At the University of Colorado Taste and Smell Clinic, Dr. Bruce Jafek continues to hear from patients who claim zinc gluconate has robbed them of their sense of smell.

Jafek said that he began hearing complaints about the Zicam nasal spray about five years ago. In 2003, Jafek's colleague, Dr. Miriam Linschoten, began testing patients who had used the Zicam nasal spray and suffered permanent loss of smell.

The maker of Zicam, Matrixx Corp., denied the product had anything to do with the consumer complaints.

But now, with the settlement, "it would seem the company finally realizes they have a problem with their product," Jafek said.

Jafek said, unfortunately, that means most patients who have experienced smell loss are not going to get it back.

"Approximately 25 to 30 percent have had some return of their sense of smell but that means however 60 to 70 percent have had no return of function," Jafek said. "In my opnion, the product is dangerous in putting zinc ions into the nose. If a person wishes to continue to use this product certainly they should be warned that they could lose their sense of smell. It's an uncommon problem but for the person who lose their sense of smell, it's devastating."
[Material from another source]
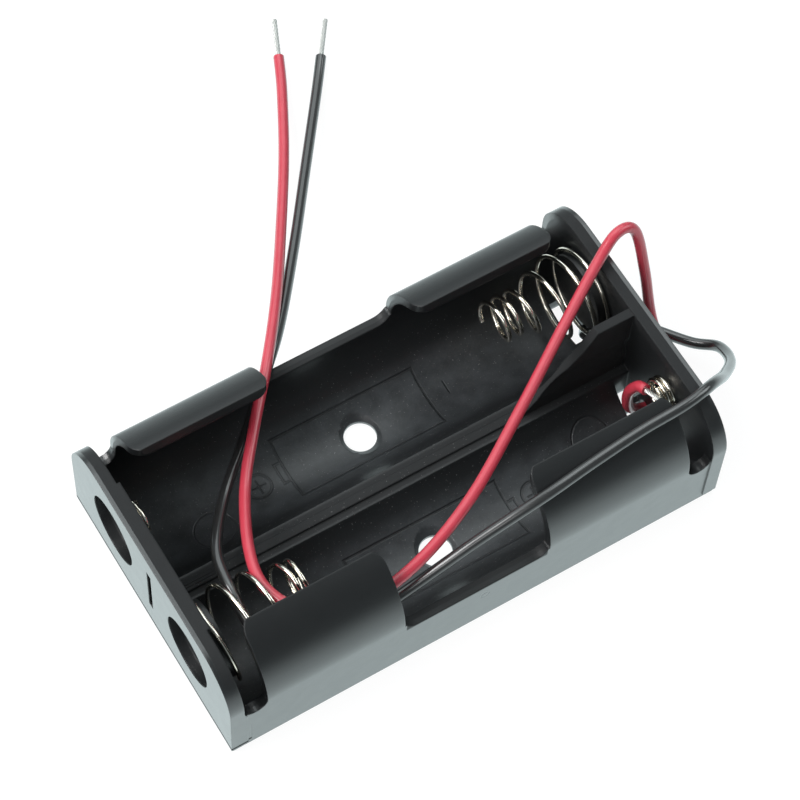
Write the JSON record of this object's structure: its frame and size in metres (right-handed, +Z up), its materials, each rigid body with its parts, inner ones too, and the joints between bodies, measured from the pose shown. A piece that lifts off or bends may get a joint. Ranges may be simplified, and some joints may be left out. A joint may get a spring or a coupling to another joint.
{
  "type": "cylindrical cell holder",
  "caption": "Open moulded tray for cylindrical cells side by side, with curled side tabs, stepped spring and coil contacts, screw holes and red and black wire leads.",
  "frame": {"origin": "centre of the tray's underside", "axes": "+X along the cells to the end where the leads start, +Y across them to the bay at the back, +Z up, out of the bays"},
  "size_m": [0.0667, 0.0736, 0.0173],
  "materials": {
    "tray_plastic": "satin moulded black",
    "contact_wire": "bright nickel plate",
    "red_insulation": "smooth soft PVC",
    "black_insulation": "smooth soft PVC",
    "tinned_strands": "tinned"
  },
  "bodies": {
    "root": {"tray": "tray_plastic", "link_contact": "contact_wire", "spring_contact": "contact_wire", "button_contact": "contact_wire", "red_lead": "red_insulation", "red_core": "tinned_strands", "red_tip": "tinned_strands", "black_lead": "black_insulation", "black_core": "tinned_strands", "black_tip": "tinned_strands"}
  },
  "joints": []
}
Matrixx Corp. has claimed correctly that, of the tens of millions of doses of the zinc product used, there is a only small percentage of complaints. While not admitting any fault, the company is paying $12 million to settle the claims.

And because the zinc nasal spray is so profitable, there is no indication Matrixx will take it off the market. So as Jafek says, "buyer beware."